Camille Farrah LENAIN

"C'est vrai que j'ai voulu, en quelque sorte, être une pionnière en m'installant dans le quartier où j'ai grandi, confirme Kai Avent-deLeon. Un quartier tellement important pour moi et pour la communauté noire en général. C'est là que sont mes racines familiales. C'est un endroit où une famille noire pouvait être propriétaire d'une maison, créer des entreprises, les faire fructifier, vivre en paix. Il n'était pas question d'installer ma boutique ailleurs."

Ce faisant, elle contribue à la gentrification de son quartier, elle le sait et le revendique. "C'était une manière de dire : nous aussi, on a le droit d'avoir des boutiques et des restaurants cool et branchés. Certain·es étaient sceptiques, voire critiques, j'ai entendu que cette boutique avait sa place à SoHo, mais c'est justement cette idée que je voulais contrecarrer ou, au contraire, entamer la conversation sur ce que nous voulons pour notre quartier. Il change, c'est inéluctable, alors prenons la main et soyons les acteurs plutôt que les spectateurs de cette gentrification."
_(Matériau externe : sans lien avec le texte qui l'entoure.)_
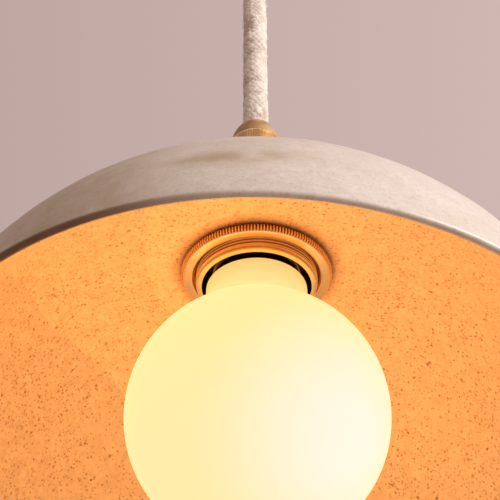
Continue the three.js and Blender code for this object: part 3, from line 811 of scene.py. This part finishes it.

Pour autant, à 37 ans, après tant d'années passées dans le quartier, elle aime toujours autant le Bed-Stuy traditionnel, le calme et la beauté de Stuyvesant Avenue, le restaurant trinidadien Ali's où elle et sa famille ont toujours eu leurs habitudes, Café Calaca, le resto mexicain tenu par une mère et sa famille. Une communauté, au sens américain du terme, faite aussi de créateur·rices, d'artistes du coin qu'elle fédère autour d'elle. Avec toujours un mode opératoire fondé sur l'intuition.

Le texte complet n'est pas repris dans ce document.